Cinq ans plus tard, mes priorités ont complètement changé. Alors que j’avais l’habitude de tirer la plus grande satisfaction de mes propres progrès et de mon propre développement, c’est maintenant en aidant les gens autour de moi à se développer et à s’épanouir que je tire le plus de satisfaction. Ici et maintenant, c’est ainsi que je pense pouvoir apporter la contribution la plus utile et la plus significative. C’est aussi, sans aucun doute, ce qui me procure le plus de satisfaction.

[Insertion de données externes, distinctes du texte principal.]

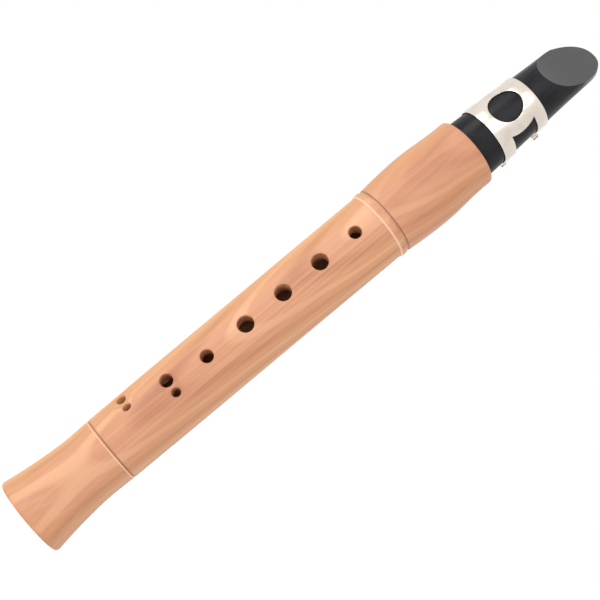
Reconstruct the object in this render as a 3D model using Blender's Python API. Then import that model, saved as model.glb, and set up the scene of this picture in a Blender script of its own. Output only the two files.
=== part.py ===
"""Pocket saxophone: a one-piece wooden tube with a clarinet-size mouthpiece, reed and two-screw ligature.

The instrument stands on its foot. +Z runs up the bore, the finger holes and the sloping beak face -Y,
and the reed, the ligature screws and the thumb hole face +Y. The origin is the centre of the foot's face.
"""

import math

import bmesh
import bpy
from mathutils import Matrix, Vector

MM = 0.001
GAP = 0.3 * MM
TAU = 2 * math.pi
CUTTER_REACH = 25 * MM
CUTTER_OVER = 3 * MM
FRONT = -math.pi / 2
BACK = math.pi / 2

# Wooden body, from the foot up
FOOT_RADIUS = 18.3 * MM
FOOT_EDGE_ROUND = 1.4 * MM
WAIST_RADIUS = 15.1 * MM
WAIST_Z = 33.0 * MM
FLARE_POWER = 1.65
FOOT_RING_Z = 43.6 * MM
FOOT_RING_RADIUS = 15.4 * MM
FOOT_RING_STEP = 0.35 * MM
FOOT_RING_WIDTH = 0.7 * MM
GRIP_LOW_RADIUS = 15.3 * MM
GRIP_HIGH_RADIUS = 15.98 * MM
BEAD_LOW_Z = 190.9 * MM
BEAD_HIGH_Z = 195.1 * MM
BEAD_RADIUS = 16.6 * MM
GROOVE_Z = 195.6 * MM
GROOVE_RADIUS = 16.05 * MM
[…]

Il y a, bien sûr, un prix à payer pour tout cela. J’ai une carrière exigeante et je ne peux consacrer que quelques heures par semaine au judo. Si je voulais continuer à gravir les échelons, je devrais recommencer à faire de la compétition afin d’accumuler les points requis; je devrais réserver du temps chaque semaine pour préparer mon prochain passage de grade et je devrais probablement faire tout cela dans un autre dojo, avec un cadre d’instructeurs qualifiés pour aider quelqu’un comme moi à dépasser son niveau actuel. Très probablement, cela signifierait prendre un congé sabbatique de l’enseignement. À ce stade de ma vie, je ne suis pas prêt à le faire, ce qui n’a pas pour but de minimiser de quelque façon que ce soit les réalisations des nombreuses personnes plus âgées que moi (y compris mon propre sensei) qui ont choisi au fil des ans de poursuivre leur propre progression dans les rangs. Chacun d’entre nous doit faire des choix en fonction de ses propres priorités et circonstances.

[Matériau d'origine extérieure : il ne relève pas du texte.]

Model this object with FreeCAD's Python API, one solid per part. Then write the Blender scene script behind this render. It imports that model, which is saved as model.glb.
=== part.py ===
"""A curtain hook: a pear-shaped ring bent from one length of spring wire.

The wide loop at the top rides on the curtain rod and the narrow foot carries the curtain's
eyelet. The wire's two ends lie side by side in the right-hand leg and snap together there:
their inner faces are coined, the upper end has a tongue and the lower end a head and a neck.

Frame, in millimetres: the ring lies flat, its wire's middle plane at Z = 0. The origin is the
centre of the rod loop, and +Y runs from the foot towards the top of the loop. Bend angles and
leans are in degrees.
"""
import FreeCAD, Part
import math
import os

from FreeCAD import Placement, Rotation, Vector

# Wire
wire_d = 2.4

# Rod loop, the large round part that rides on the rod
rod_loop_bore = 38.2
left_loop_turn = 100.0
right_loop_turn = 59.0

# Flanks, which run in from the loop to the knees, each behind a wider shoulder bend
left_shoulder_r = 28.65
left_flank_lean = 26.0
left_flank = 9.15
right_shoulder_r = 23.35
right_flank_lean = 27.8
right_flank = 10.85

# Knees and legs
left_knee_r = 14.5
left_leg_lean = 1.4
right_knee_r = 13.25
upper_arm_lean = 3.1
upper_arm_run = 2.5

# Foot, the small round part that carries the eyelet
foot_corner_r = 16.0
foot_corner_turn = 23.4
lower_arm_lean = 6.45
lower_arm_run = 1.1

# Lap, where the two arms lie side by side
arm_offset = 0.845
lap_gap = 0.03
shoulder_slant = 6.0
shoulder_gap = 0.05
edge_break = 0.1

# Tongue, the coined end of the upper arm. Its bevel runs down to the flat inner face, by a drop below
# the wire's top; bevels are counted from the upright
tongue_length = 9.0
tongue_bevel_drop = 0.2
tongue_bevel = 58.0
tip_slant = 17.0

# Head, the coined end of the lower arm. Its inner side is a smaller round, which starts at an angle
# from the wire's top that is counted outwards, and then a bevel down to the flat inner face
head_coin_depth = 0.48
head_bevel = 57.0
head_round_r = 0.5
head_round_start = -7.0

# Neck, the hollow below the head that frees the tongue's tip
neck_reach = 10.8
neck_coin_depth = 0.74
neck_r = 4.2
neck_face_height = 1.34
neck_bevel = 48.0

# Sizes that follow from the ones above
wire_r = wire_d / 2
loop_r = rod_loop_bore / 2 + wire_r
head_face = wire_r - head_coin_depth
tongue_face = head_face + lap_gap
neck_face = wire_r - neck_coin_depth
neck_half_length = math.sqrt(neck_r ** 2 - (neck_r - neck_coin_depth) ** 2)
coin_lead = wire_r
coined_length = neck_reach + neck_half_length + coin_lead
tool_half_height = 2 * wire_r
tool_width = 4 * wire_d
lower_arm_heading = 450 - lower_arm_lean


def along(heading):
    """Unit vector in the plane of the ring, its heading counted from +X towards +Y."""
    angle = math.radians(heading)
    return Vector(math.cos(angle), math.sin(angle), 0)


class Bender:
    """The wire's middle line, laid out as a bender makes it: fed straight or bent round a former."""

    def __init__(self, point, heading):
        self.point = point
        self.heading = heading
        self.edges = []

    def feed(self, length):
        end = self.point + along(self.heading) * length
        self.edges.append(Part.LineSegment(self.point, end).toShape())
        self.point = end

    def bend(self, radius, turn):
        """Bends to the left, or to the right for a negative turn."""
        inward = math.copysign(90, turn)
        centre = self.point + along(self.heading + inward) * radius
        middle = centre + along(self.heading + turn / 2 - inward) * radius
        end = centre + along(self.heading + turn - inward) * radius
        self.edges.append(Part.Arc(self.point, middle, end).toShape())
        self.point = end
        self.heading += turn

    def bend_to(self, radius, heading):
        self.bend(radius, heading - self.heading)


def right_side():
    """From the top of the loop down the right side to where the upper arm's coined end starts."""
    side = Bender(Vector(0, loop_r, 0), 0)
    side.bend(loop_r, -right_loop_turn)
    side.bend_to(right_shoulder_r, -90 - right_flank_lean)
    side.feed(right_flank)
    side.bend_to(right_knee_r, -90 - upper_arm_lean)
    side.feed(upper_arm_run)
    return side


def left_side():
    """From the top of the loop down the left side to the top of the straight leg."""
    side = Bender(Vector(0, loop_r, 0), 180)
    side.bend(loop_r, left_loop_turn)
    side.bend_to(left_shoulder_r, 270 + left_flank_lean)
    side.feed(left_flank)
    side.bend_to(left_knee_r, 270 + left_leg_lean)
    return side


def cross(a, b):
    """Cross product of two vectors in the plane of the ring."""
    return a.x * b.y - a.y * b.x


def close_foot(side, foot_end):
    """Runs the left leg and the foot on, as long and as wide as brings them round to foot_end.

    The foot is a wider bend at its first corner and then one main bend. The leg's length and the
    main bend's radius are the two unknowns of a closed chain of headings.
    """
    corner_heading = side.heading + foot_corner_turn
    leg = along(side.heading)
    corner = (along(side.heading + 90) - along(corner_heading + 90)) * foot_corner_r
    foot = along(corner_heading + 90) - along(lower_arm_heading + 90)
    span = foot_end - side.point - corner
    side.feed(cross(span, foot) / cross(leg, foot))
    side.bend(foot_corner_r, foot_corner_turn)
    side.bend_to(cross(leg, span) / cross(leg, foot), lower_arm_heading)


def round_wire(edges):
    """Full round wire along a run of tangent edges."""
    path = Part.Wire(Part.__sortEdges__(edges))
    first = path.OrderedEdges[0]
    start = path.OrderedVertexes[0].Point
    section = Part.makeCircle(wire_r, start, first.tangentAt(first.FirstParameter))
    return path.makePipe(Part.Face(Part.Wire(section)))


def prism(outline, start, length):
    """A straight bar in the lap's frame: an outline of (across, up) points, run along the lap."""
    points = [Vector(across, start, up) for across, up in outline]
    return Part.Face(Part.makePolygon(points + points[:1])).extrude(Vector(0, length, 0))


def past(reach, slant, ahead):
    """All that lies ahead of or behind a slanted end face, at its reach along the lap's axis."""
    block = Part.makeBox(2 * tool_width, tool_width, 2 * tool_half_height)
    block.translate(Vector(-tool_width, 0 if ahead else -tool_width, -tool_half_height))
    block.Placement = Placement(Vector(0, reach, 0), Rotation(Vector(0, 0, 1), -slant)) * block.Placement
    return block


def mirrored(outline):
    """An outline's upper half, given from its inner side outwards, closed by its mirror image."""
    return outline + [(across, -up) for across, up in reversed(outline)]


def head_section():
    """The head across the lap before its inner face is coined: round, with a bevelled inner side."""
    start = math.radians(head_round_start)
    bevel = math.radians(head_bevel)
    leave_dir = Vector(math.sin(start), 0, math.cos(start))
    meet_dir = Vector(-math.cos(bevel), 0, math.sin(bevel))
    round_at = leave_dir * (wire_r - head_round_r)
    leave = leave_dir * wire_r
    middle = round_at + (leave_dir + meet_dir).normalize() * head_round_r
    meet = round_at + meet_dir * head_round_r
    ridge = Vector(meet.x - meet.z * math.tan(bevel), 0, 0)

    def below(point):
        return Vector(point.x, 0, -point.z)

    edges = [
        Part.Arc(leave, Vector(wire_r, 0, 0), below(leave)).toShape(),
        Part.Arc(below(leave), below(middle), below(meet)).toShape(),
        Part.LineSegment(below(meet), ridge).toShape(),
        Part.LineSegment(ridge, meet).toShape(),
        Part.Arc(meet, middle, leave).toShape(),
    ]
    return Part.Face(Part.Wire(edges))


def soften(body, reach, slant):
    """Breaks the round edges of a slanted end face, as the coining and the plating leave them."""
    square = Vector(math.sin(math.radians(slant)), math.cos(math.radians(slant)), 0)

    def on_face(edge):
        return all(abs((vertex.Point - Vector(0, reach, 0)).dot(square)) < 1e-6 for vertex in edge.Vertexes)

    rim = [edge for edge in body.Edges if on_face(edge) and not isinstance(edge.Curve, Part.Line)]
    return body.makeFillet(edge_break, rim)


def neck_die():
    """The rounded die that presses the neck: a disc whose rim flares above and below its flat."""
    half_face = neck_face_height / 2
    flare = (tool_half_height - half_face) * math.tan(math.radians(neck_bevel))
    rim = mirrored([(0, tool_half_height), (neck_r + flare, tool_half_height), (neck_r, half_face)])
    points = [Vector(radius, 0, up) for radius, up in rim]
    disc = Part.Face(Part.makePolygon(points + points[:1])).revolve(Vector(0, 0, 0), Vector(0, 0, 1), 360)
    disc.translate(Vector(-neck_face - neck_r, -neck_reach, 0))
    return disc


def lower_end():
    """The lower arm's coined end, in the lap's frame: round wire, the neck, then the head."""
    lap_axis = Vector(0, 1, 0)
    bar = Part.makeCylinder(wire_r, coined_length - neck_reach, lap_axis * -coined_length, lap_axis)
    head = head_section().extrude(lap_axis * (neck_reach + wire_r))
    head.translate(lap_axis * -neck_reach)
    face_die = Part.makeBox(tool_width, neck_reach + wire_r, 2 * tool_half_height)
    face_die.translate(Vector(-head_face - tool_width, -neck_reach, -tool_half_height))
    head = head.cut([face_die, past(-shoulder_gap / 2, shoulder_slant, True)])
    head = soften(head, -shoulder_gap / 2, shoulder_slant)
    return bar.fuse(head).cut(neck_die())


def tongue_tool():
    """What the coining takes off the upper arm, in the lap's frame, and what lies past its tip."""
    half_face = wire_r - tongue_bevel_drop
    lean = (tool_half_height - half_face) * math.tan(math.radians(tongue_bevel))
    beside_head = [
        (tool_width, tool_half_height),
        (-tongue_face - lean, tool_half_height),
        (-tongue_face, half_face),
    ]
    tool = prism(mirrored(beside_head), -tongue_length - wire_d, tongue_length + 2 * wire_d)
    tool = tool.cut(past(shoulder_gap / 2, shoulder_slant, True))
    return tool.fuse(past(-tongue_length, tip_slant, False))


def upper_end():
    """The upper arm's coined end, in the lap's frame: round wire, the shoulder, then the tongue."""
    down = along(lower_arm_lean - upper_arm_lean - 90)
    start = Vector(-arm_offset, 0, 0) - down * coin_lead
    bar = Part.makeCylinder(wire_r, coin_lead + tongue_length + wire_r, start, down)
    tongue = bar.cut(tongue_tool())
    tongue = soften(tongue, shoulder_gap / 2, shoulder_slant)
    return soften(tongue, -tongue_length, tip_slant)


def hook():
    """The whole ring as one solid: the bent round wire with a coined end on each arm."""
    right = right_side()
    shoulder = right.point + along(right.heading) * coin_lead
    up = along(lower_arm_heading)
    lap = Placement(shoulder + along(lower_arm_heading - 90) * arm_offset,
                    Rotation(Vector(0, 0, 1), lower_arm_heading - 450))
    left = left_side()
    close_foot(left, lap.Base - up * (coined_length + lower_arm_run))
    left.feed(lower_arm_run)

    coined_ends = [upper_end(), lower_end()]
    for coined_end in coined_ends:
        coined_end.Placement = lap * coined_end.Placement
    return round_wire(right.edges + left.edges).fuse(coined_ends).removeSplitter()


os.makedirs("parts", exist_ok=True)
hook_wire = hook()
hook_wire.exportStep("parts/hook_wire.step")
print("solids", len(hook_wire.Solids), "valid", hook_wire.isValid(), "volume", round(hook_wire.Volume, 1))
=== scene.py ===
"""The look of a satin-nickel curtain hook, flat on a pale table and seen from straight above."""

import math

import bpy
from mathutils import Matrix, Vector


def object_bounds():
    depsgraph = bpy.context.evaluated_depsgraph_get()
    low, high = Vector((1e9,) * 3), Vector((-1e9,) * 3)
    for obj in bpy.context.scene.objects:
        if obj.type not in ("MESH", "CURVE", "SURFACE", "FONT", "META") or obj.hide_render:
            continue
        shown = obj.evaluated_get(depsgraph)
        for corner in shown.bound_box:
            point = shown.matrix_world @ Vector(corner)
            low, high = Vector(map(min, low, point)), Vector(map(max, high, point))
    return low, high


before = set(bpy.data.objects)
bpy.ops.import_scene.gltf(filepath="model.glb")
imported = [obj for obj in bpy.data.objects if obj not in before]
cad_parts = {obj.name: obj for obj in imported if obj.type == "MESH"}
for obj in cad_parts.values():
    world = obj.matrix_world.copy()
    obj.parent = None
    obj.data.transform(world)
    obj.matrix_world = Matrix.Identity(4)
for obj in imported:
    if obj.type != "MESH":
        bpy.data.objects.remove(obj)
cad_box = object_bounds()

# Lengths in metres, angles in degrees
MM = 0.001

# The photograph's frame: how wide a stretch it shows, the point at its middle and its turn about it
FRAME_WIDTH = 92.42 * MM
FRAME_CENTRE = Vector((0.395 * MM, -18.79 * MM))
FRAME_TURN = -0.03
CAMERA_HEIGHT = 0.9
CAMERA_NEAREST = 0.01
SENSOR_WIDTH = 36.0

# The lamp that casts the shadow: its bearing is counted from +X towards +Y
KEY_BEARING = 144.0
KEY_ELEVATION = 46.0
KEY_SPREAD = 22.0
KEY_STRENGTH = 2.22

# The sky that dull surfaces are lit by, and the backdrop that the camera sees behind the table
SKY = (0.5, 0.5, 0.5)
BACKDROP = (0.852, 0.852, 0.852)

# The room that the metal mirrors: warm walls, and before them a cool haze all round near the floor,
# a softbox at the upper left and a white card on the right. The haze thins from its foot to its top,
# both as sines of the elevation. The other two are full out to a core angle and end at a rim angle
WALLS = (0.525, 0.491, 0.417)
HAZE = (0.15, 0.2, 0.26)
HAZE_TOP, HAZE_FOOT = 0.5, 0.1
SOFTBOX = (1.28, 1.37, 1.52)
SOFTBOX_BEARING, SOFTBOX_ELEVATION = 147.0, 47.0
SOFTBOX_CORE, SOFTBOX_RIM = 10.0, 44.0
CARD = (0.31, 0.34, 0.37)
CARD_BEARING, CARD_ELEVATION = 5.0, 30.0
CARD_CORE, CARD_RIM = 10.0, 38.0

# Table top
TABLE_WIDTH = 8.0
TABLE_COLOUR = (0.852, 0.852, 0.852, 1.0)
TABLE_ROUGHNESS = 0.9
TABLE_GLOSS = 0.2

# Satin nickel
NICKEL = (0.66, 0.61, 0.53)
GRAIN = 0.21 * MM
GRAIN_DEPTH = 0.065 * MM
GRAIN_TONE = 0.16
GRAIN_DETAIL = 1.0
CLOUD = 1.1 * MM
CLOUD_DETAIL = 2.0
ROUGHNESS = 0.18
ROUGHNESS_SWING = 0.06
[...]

Ce qui m’importe le plus est devenu clair pour moi : Avoir une influence positive et significative sur les personnes qui m’entourent, sur les tapis et au-delà, et, à ma petite échelle, sur la société dans son ensemble. Cela compte beaucoup plus pour moi maintenant que d’obtenir des grades plus élevés et de rester au niveau de mes pairs. Je ne serai probablement plus jamais promu et c’est très bien ainsi.